> **WHAT TO PRODUCE**
Will you give the material below again, every line exactly as it is?

> **EXTRACTED INFORMATION**
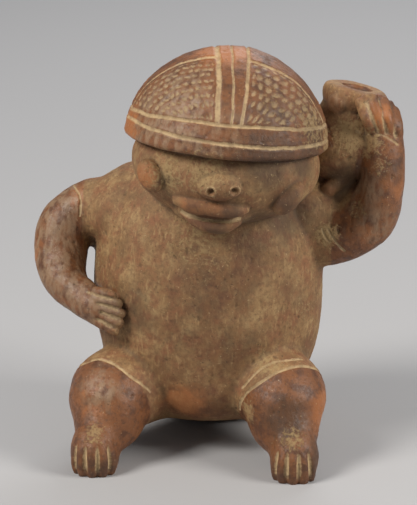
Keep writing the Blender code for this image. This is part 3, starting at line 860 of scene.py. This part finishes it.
store(skin, "line", np.maximum(lines, np.where(nostrils > -0.6, -nostrils * 0.6, -1.0)))
store(skin, "dab", dabs)
store(skin, "groove", grooves * np.where(on_hands, 0.55, 1.0))
store(skin, "slip", slip)
store(skin, "tint", spots(points, TINT))
store(skin, "orange_and_highlight", spots(points, ORANGE_AND_HIGHLIGHT))
# Smoke clouds and painted shade, and the feet darker towards the floor.
store(skin, "smoke_and_shade", np.maximum(spots(points, SMOKE_AND_SHADE), darker_towards_floor))
store(skin, "polish_and_sheen", spots(points, POLISH_AND_SHEEN))
store(skin, "worn", worn)
# Hollows: earth in the cuts, and painted shade in the cuts and in the folds between limbs.
store(skin, "hollow_dirt_and_shade", relief_mark(-fine_relief / 0.045, 0.6, -broad_relief / 0.22))
store(skin, "ridge", relief_mark(fine_relief / 0.05, 0.5, broad_relief / 0.25))
print(f"{len(skin.attributes)} attributes on the skin")

# %% Thinning, the jar's hollow and flat soles
MOST_TRIANGLES = 188000


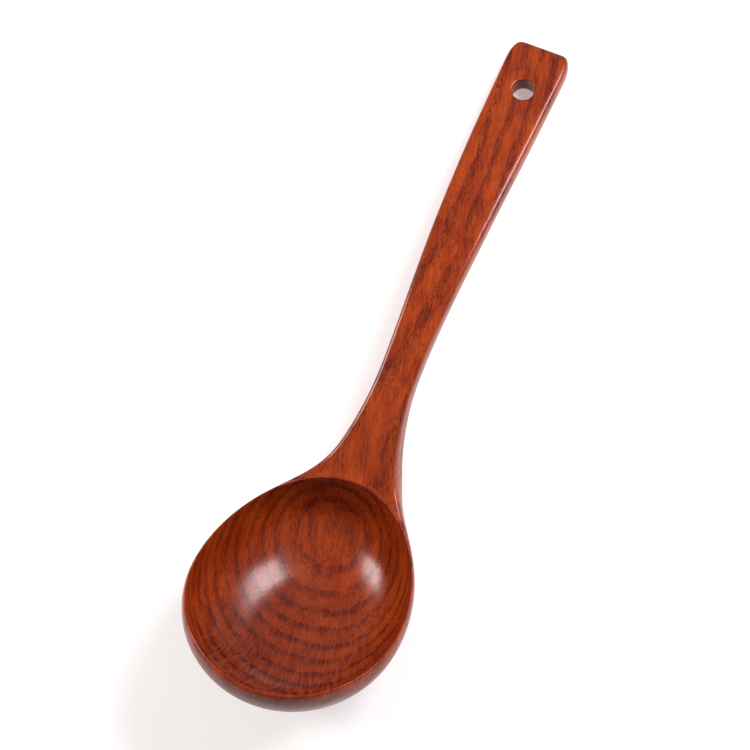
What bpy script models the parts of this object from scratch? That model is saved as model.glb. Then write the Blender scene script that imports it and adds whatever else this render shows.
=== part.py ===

> **TASK SOLUTION**
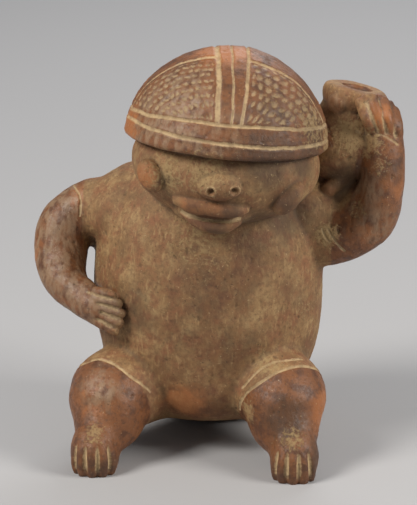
Keep writing the Blender code for this image. This is part 3, starting at line 860 of scene.py. This part finishes it.
store(skin, "line", np.maximum(lines, np.where(nostrils > -0.6, -nostrils * 0.6, -1.0)))
store(skin, "dab", dabs)
store(skin, "groove", grooves * np.where(on_hands, 0.55, 1.0))
store(skin, "slip", slip)
store(skin, "tint", spots(points, TINT))
store(skin, "orange_and_highlight", spots(points, ORANGE_AND_HIGHLIGHT))
# Smoke clouds and painted shade, and the feet darker towards the floor.
store(skin, "smoke_and_shade", np.maximum(spots(points, SMOKE_AND_SHADE), darker_towards_floor))
store(skin, "polish_and_sheen", spots(points, POLISH_AND_SHEEN))
store(skin, "worn", worn)
# Hollows: earth in the cuts, and painted shade in the cuts and in the folds between limbs.
store(skin, "hollow_dirt_and_shade", relief_mark(-fine_relief / 0.045, 0.6, -broad_relief / 0.22))
store(skin, "ridge", relief_mark(fine_relief / 0.05, 0.5, broad_relief / 0.25))
print(f"{len(skin.attributes)} attributes on the skin")

# %% Thinning, the jar's hollow and flat soles
MOST_TRIANGLES = 188000


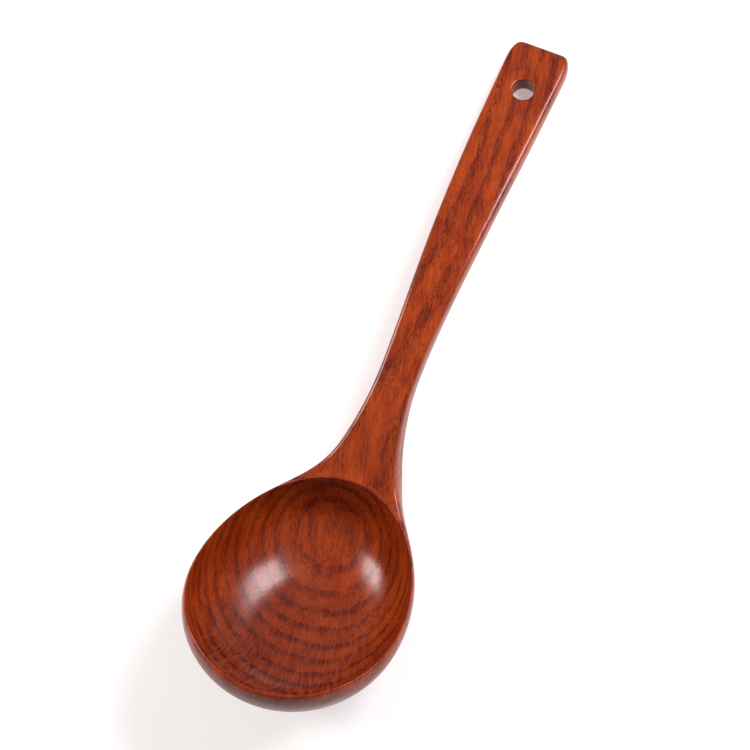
What bpy script models the parts of this object from scratch? That model is saved as model.glb. Then write the Blender scene script that imports it and adds whatever else this render shows.
=== part.py ===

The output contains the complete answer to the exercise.